I have a fresh, blank document opened on my laptop. I have turned off my internet connection and my mobile phone. I have fed Blenkinsop the cat, twice. I am not to be interrupted. I set my timer to thirty minutes * and enter the word gym, ready to develop my bum glue.
What do I write about?
The short answer is: anything I like.
The long answer is more helpful, but it is much longer, spreading out over several blog posts like a river bursting its banks, and it begins with taking a step back.
This series is entitled ‘Writing for Fun’ and that means you can write about whatever you want. What is important is the way in which you tackle the writing.
I’m going to make two suggestions. First: write non-stop. Second: don’t judge the quality of what you write.
Let’s look at that first suggestion of writing non-stop.
When I say write non-stop, I mean non-stop. If you’re using pen and paper then you keep the pen moving at all times. You don’t suck it or insert it in your ear and twiddle it while searching for the next word. If you are using a keyboard then keep those fingers tapping away and keep that cursor moving forwards. That’s right soldier, no retreating to change a word or stick in a cool phrase or delete a mistake. You misspelled a word. Forget about it. Attack the next word and advance the cursor.

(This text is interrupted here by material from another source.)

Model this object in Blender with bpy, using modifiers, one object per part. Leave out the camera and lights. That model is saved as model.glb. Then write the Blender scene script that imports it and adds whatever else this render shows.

You will be amazed by what happens when you try this approach. Having to keep the pen moving, or the fingers tapping, forces your mind to be creative. You come up with ideas you never knew you had inside you.
It also means you capture your first thoughts. We learn by experience that we should question our first thoughts. First thoughts might suggest that bungee jumping from the roof of your garden shed is a great idea. Second, third and fourth thoughts will tell you otherwise. However, when writing, your first thoughts often have an originality and raw creative energy that your more refined and respectable second, third and fourth thoughts lack.
“What happens if I dry up part way through the session?” I hear you ask.
You keep the pen moving. This might mean you write “What do I write next? I can’t think of anything. Blah. Blah. Blah. This is so boring. This is so fi,n smf dyi[jof and rats I’m hitting the wrong keys and I can’t go back and change stuff and I’m so frustrated and …” At this point, the writer’s head may explode, followed by the gentle patter of blood drip, drip, dripping on the keyboard, as bits of brain slide slowly down the screen covering up those annoying spelling mistakes.
If you dry up, the first thing to do is relax and stay calm. We are writing for fun, not to produce head-exploding anxiety attacks. Remember my second suggestion above: don’t judge the quality of what you write.
If you relax, you will find that fresh ideas and inspiration arrive. One thing I do when I dry up is to ask myself a simple question, something with a definite answer rather than anything philosophical or profound.
I tried it just now with a notepad and pen. “What am I having for dinner tonight? Beef burgers. I’m eating a cow. What’s my favorite cow? I like the French one that laughs on packets of cheese slices and the one that jumped over the moon in the nursery rhyme. When I was little we went on camping holidays in the Lake District and we stayed in a field next to a farm. I wandered about the farm and saw the cows in their stalls that smelled of cow poo and I saw them being milked.”
I’m off again writing and I could go on for hours about camping holidays and hill walking and playing cricket in a field where the ball would spin off cow pats. All these memories were sitting there inside my head, but they spilled out because I had to keep the pen moving.
I’ll give you some more tips in future blogs on how to keep writing if you dry up or can’t get started, but in my next blog I’ll be talking about my second suggestion: don’t judge the quality of what you write. I want to introduce you to your inner-critic who is like the school bully that beats you up from inside.
* I like to do thirty minute sessions of non-stop writing. When you’re first starting out with this, and you have the merest smear of bum glue holding you to your chair, it’s fine to do ten minutes and then build up gradually.